> [Written problem] Take the material below and write it all out again exactly.

> [Dataset extract]
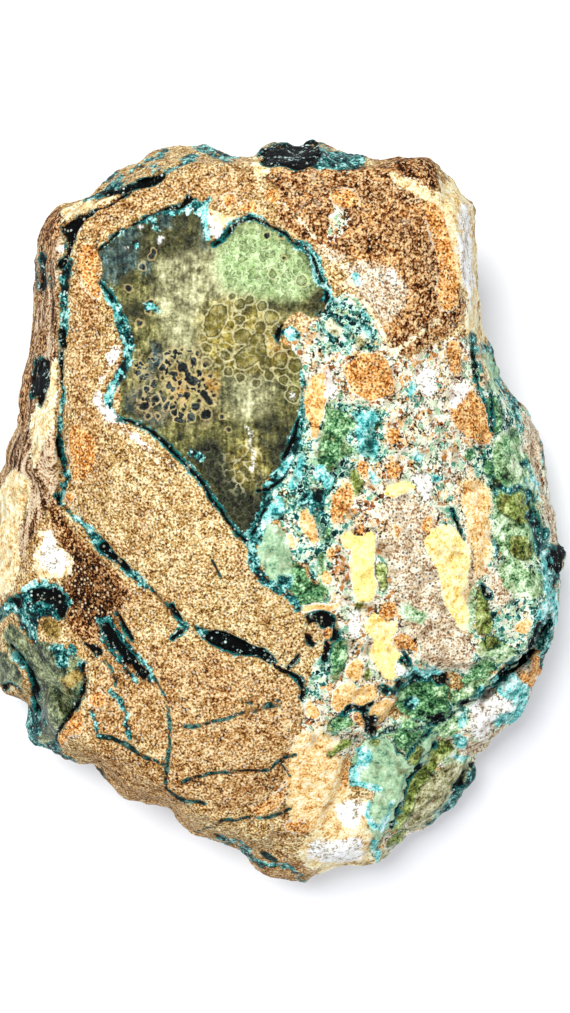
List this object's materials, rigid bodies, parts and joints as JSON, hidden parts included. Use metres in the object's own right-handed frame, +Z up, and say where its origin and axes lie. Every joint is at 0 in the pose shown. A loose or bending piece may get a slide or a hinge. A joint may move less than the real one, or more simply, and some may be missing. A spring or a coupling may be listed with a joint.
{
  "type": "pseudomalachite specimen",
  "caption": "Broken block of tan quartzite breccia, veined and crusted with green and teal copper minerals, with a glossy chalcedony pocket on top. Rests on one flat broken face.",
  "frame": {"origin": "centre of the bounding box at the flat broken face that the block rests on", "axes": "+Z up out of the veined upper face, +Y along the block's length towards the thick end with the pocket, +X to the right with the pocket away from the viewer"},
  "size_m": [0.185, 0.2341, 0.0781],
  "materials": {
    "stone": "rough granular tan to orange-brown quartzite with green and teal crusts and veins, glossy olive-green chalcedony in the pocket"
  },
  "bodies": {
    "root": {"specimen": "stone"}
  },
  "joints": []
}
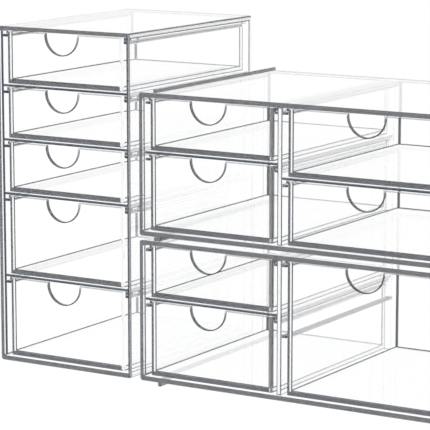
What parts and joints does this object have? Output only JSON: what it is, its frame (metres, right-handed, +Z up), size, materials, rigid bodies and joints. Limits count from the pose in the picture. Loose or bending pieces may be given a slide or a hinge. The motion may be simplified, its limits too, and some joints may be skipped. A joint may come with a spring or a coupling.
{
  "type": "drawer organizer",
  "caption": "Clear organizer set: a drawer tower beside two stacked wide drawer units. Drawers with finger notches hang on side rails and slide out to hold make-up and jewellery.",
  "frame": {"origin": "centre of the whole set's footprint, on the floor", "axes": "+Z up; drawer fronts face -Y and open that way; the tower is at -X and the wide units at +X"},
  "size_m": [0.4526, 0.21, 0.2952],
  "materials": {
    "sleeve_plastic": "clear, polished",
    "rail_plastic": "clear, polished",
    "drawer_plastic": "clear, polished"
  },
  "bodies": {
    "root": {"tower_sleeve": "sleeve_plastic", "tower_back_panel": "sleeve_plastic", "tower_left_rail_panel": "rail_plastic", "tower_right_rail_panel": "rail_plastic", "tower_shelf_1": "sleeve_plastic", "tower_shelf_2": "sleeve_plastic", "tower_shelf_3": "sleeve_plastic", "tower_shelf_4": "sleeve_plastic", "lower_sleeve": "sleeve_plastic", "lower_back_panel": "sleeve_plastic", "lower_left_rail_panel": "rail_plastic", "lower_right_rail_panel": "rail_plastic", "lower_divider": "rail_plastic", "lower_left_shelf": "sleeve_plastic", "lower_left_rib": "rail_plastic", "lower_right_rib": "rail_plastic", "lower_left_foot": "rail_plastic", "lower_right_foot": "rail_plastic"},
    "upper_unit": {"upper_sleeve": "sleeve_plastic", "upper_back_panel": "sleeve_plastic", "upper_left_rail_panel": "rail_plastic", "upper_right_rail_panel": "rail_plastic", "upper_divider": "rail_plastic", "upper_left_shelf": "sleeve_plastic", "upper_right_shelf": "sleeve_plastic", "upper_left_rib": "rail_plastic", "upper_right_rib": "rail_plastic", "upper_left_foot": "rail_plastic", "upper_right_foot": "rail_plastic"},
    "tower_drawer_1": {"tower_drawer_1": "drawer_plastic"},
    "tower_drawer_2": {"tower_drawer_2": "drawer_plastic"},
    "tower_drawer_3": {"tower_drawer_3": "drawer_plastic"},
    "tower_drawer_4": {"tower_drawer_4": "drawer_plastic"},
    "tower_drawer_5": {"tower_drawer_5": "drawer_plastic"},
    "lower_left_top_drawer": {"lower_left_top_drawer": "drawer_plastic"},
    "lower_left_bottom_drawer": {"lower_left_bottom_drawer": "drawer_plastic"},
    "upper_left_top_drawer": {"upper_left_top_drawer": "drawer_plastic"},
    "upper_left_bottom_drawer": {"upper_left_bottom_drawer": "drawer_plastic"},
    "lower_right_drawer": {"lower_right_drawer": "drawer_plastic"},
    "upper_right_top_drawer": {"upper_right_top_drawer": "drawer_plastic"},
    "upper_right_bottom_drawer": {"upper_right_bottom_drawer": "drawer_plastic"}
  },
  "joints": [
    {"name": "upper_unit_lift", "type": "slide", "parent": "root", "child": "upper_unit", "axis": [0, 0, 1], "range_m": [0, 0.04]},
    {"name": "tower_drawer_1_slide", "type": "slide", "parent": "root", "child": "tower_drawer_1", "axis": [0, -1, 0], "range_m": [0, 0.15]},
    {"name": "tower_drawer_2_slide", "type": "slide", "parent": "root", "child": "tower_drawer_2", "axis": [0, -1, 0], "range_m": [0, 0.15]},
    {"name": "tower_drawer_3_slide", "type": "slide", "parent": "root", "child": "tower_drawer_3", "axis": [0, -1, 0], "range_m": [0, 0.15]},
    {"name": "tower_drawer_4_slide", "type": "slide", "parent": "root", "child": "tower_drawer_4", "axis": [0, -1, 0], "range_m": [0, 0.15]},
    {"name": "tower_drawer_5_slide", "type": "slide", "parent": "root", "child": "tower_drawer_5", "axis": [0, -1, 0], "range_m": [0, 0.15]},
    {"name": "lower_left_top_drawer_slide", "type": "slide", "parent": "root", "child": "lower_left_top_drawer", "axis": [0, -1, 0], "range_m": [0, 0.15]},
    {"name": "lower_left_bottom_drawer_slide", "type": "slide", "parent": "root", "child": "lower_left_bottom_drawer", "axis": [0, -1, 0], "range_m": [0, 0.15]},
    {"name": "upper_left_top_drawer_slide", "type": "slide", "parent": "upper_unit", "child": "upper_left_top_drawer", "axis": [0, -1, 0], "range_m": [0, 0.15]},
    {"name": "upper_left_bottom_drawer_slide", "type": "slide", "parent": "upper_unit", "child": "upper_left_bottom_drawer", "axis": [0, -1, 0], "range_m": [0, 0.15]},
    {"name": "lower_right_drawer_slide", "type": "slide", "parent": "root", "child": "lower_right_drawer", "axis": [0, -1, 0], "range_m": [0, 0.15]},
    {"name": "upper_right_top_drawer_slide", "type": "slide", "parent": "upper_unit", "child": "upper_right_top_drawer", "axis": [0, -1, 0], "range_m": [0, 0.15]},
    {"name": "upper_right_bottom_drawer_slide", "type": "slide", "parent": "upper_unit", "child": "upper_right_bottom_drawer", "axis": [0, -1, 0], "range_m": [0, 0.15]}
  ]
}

> [Answer in full]
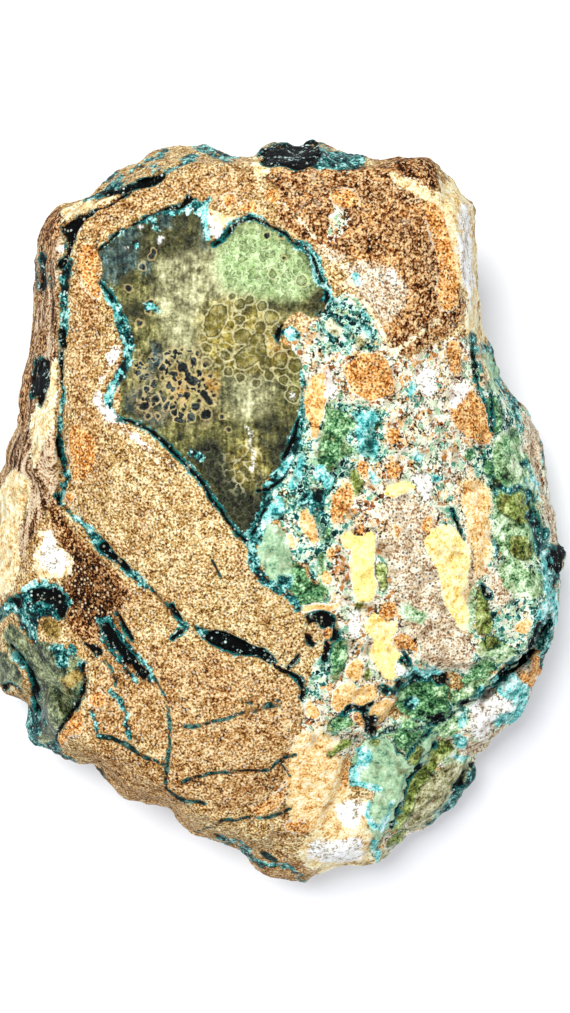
List this object's materials, rigid bodies, parts and joints as JSON, hidden parts included. Use metres in the object's own right-handed frame, +Z up, and say where its origin and axes lie. Every joint is at 0 in the pose shown. A loose or bending piece may get a slide or a hinge. A joint may move less than the real one, or more simply, and some may be missing. A spring or a coupling may be listed with a joint.
{
  "type": "pseudomalachite specimen",
  "caption": "Broken block of tan quartzite breccia, veined and crusted with green and teal copper minerals, with a glossy chalcedony pocket on top. Rests on one flat broken face.",
  "frame": {"origin": "centre of the bounding box at the flat broken face that the block rests on", "axes": "+Z up out of the veined upper face, +Y along the block's length towards the thick end with the pocket, +X to the right with the pocket away from the viewer"},
  "size_m": [0.185, 0.2341, 0.0781],
  "materials": {
    "stone": "rough granular tan to orange-brown quartzite with green and teal crusts and veins, glossy olive-green chalcedony in the pocket"
  },
  "bodies": {
    "root": {"specimen": "stone"}
  },
  "joints": []
}
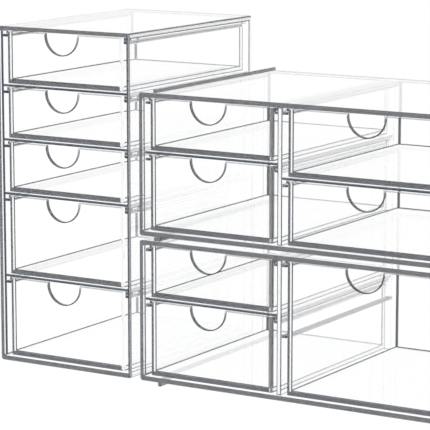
What parts and joints does this object have? Output only JSON: what it is, its frame (metres, right-handed, +Z up), size, materials, rigid bodies and joints. Limits count from the pose in the picture. Loose or bending pieces may be given a slide or a hinge. The motion may be simplified, its limits too, and some joints may be skipped. A joint may come with a spring or a coupling.
{
  "type": "drawer organizer",
  "caption": "Clear organizer set: a drawer tower beside two stacked wide drawer units. Drawers with finger notches hang on side rails and slide out to hold make-up and jewellery.",
  "frame": {"origin": "centre of the whole set's footprint, on the floor", "axes": "+Z up; drawer fronts face -Y and open that way; the tower is at -X and the wide units at +X"},
  "size_m": [0.4526, 0.21, 0.2952],
  "materials": {
    "sleeve_plastic": "clear, polished",
    "rail_plastic": "clear, polished",
    "drawer_plastic": "clear, polished"
  },
  "bodies": {
    "root": {"tower_sleeve": "sleeve_plastic", "tower_back_panel": "sleeve_plastic", "tower_left_rail_panel": "rail_plastic", "tower_right_rail_panel": "rail_plastic", "tower_shelf_1": "sleeve_plastic", "tower_shelf_2": "sleeve_plastic", "tower_shelf_3": "sleeve_plastic", "tower_shelf_4": "sleeve_plastic", "lower_sleeve": "sleeve_plastic", "lower_back_panel": "sleeve_plastic", "lower_left_rail_panel": "rail_plastic", "lower_right_rail_panel": "rail_plastic", "lower_divider": "rail_plastic", "lower_left_shelf": "sleeve_plastic", "lower_left_rib": "rail_plastic", "lower_right_rib": "rail_plastic", "lower_left_foot": "rail_plastic", "lower_right_foot": "rail_plastic"},
    "upper_unit": {"upper_sleeve": "sleeve_plastic", "upper_back_panel": "sleeve_plastic", "upper_left_rail_panel": "rail_plastic", "upper_right_rail_panel": "rail_plastic", "upper_divider": "rail_plastic", "upper_left_shelf": "sleeve_plastic", "upper_right_shelf": "sleeve_plastic", "upper_left_rib": "rail_plastic", "upper_right_rib": "rail_plastic", "upper_left_foot": "rail_plastic", "upper_right_foot": "rail_plastic"},
    "tower_drawer_1": {"tower_drawer_1": "drawer_plastic"},
    "tower_drawer_2": {"tower_drawer_2": "drawer_plastic"},
    "tower_drawer_3": {"tower_drawer_3": "drawer_plastic"},
    "tower_drawer_4": {"tower_drawer_4": "drawer_plastic"},
    "tower_drawer_5": {"tower_drawer_5": "drawer_plastic"},
    "lower_left_top_drawer": {"lower_left_top_drawer": "drawer_plastic"},
    "lower_left_bottom_drawer": {"lower_left_bottom_drawer": "drawer_plastic"},
    "upper_left_top_drawer": {"upper_left_top_drawer": "drawer_plastic"},
    "upper_left_bottom_drawer": {"upper_left_bottom_drawer": "drawer_plastic"},
    "lower_right_drawer": {"lower_right_drawer": "drawer_plastic"},
    "upper_right_top_drawer": {"upper_right_top_drawer": "drawer_plastic"},
    "upper_right_bottom_drawer": {"upper_right_bottom_drawer": "drawer_plastic"}
  },
  "joints": [
    {"name": "upper_unit_lift", "type": "slide", "parent": "root", "child": "upper_unit", "axis": [0, 0, 1], "range_m": [0, 0.04]},
    {"name": "tower_drawer_1_slide", "type": "slide", "parent": "root", "child": "tower_drawer_1", "axis": [0, -1, 0], "range_m": [0, 0.15]},
    {"name": "tower_drawer_2_slide", "type": "slide", "parent": "root", "child": "tower_drawer_2", "axis": [0, -1, 0], "range_m": [0, 0.15]},
    {"name": "tower_drawer_3_slide", "type": "slide", "parent": "root", "child": "tower_drawer_3", "axis": [0, -1, 0], "range_m": [0, 0.15]},
    {"name": "tower_drawer_4_slide", "type": "slide", "parent": "root", "child": "tower_drawer_4", "axis": [0, -1, 0], "range_m": [0, 0.15]},
    {"name": "tower_drawer_5_slide", "type": "slide", "parent": "root", "child": "tower_drawer_5", "axis": [0, -1, 0], "range_m": [0, 0.15]},
    {"name": "lower_left_top_drawer_slide", "type": "slide", "parent": "root", "child": "lower_left_top_drawer", "axis": [0, -1, 0], "range_m": [0, 0.15]},
    {"name": "lower_left_bottom_drawer_slide", "type": "slide", "parent": "root", "child": "lower_left_bottom_drawer", "axis": [0, -1, 0], "range_m": [0, 0.15]},
    {"name": "upper_left_top_drawer_slide", "type": "slide", "parent": "upper_unit", "child": "upper_left_top_drawer", "axis": [0, -1, 0], "range_m": [0, 0.15]},
    {"name": "upper_left_bottom_drawer_slide", "type": "slide", "parent": "upper_unit", "child": "upper_left_bottom_drawer", "axis": [0, -1, 0], "range_m": [0, 0.15]},
    {"name": "lower_right_drawer_slide", "type": "slide", "parent": "root", "child": "lower_right_drawer", "axis": [0, -1, 0], "range_m": [0, 0.15]},
    {"name": "upper_right_top_drawer_slide", "type": "slide", "parent": "upper_unit", "child": "upper_right_top_drawer", "axis": [0, -1, 0], "range_m": [0, 0.15]},
    {"name": "upper_right_bottom_drawer_slide", "type": "slide", "parent": "upper_unit", "child": "upper_right_bottom_drawer", "axis": [0, -1, 0], "range_m": [0, 0.15]}
  ]
}